▶ **TASK STATEMENT**
Copy out every line in which the string "that" occurs.

☆ ☆ ☆

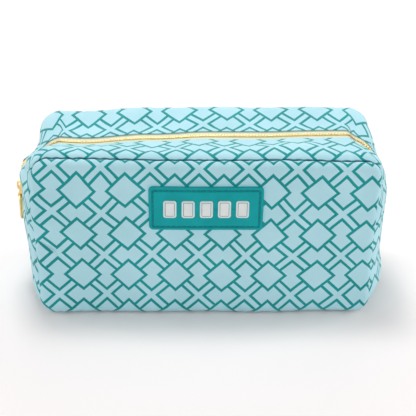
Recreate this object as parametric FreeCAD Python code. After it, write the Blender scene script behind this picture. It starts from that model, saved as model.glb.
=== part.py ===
import FreeCAD, Part
import math
import os

from FreeCAD import Vector

# A soft zipped bag for game tiles: two padded panels, a padded band round them, and a zip over the top.
# X runs along the bag, -Y is the front, +Z is up. The origin is the centre of the base. Millimetres.

# Overall size, seam to seam
PANEL_WIDTH = 240.0
PANEL_HEIGHT = 122.0
PANEL_CORNER_RADIUS = 12.0
SEAM_DEPTH = 90.0

# How far the soft walls swell past their seams
PANEL_CROWN = 3.5
PANEL_CROWN_SIDE_POWER = 10
PANEL_CROWN_HEIGHT_POWER = 4
SURFACE_MARGIN = 4.0
SIDE_BULGE = 13.5
LOW_SIDE_BULGE = 11.0
SHOULDER_DROP = 25.0
TOP_RISE = 0.6
TOP_ROLL = 2.0

# Wall layers, from the outside in
OUTER_THICKNESS = 0.9
FOAM_THICKNESS = 2.4
LINING_THICKNESS = 0.5
LAYER_GAP = 0.12

# Seam binding, a folded tape that stands inside along each panel seam
BINDING_WIDTH = 7.0
BINDING_THICKNESS = 1.2
BINDING_CLEARANCE = 0.45
BINDING_STANDOFF = 0.2

# Zip tape and the strips it is sewn under
CROSS_SEAM_DROP = 50.0
CROSS_SEAM_GAP = 0.3
FLAP_END_GAP = 0.2
FLAP_EDGE_MARGIN = 0.03
TAPE_THICKNESS = 0.8
TAPE_COVER = 6.8
TAPE_FOAM_GAP = 0.4
LINING_CUTBACK = 1.8
TAPE_EDGE_GAP = 0.15

# Zip teeth
TOOTH_PITCH = 2.2
TOOTH_LENGTH = 0.85
TOOTH_HEIGHT = 2.6
TOOTH_OVERLAP = 0.6
TOOTH_HEAD_ROOT = 1.2
TOOTH_REACH = 3.3
TAPE_SLOT_CLEARANCE = 0.12

# Zip stops
STOP_LENGTH = 2.4
STOP_INNER = 0.9
BOTTOM_STOP_LENGTH = 3.2
STOP_SEAM_GAP = 0.75
STOP_SLIDER_GAP = 0.4
STOP_TOOTH_GAP = 0.5

# Slider
SLIDER_LENGTH = 10.6
SLIDER_WIDTH = 9.6
SLIDER_SHOULDER = 1.3
SLIDER_PLATE = 1.0
SLIDER_TOOTH_CLEARANCE = 0.3
SLIDER_TAPE_CLEARANCE = 0.55
SLIDER_FLANGE = 0.8
SLIDER_STRIP_CLEARANCE = 0.4
SLIDER_POST_WIDTH = 2.2
SLIDER_POST_LENGTH = 3.6
SLIDER_POST_INSET = 1.3
SLIDER_TRAVEL_MARGIN = 0.7

# Bridge on the slider, which carries the pull
BRIDGE_SPAN = 6.4
BRIDGE_WIDTH = 2.4
BRIDGE_STOCK = 1.0
BRIDGE_WINDOW = 1.9

# Pull link
LINK_BAR = 1.2
LINK_SIDE_BAR = 1.0
LINK_CLEARANCE = 0.4
LINK_LENGTH = 6.9
LINK_NECK = 1.6
EYE_RADIUS = 2.0
EYE_BORE = 1.15
EYE_WIDTH = 1.8

# Oval pull ring
RING_LENGTH = 20.5
RING_WIDTH = 9.8
RING_STOCK = 1.7

# Label patch on the front, its sunken groove, its stitches and its plain motif
PATCH_WIDTH = 80.0
PATCH_HEIGHT = 33.0
PATCH_DROP = 35.5
PATCH_THICKNESS = 2.0
PATCH_CORNER_RADIUS = 3.0
PATCH_SEAT_GAP = 0.05
GROOVE_INSET = 1.9
GROOVE_WIDTH = 1.4
GROOVE_DEPTH = 0.7
STITCH_LENGTH = 2.6
STITCH_PITCH = 3.7
STITCH_WIDTH = 0.6
STITCH_PROUD = 0.15
MOTIF_COUNT = 5
MOTIF_WIDTH = 9.0
MOTIF_HEIGHT = 13.0
MOTIF_PITCH = 12.5
MOTIF_CORNER_RADIUS = 1.8
MOTIF_PROUD = 0.8

# Sizes that follow from those above
HALF_WIDTH = PANEL_WIDTH / 2
HALF_DEPTH = SEAM_DEPTH / 2
CORNER_X = HALF_WIDTH - PANEL_CORNER_RADIUS
CORNER_TOP_Z = PANEL_HEIGHT - PANEL_CORNER_RADIUS
FOAM_TOP = OUTER_THICKNESS + LAYER_GAP
LINING_TOP = FOAM_TOP + FOAM_THICKNESS + LAYER_GAP
WALL = LINING_TOP + LINING_THICKNESS
BAND_OUTER_END = HALF_DEPTH - FOAM_TOP
BAND_FOAM_END = HALF_DEPTH - LINING_TOP
BAND_LINING_END = HALF_DEPTH - WALL - LAYER_GAP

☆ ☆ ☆

▶ **SOLUTION TO THE PROBLEM**
Recreate this object as parametric FreeCAD Python code. After it, write the Blender scene script behind this picture. It starts from that model, saved as model.glb.
# Seam binding, a folded tape that stands inside along each panel seam
# Sizes that follow from those above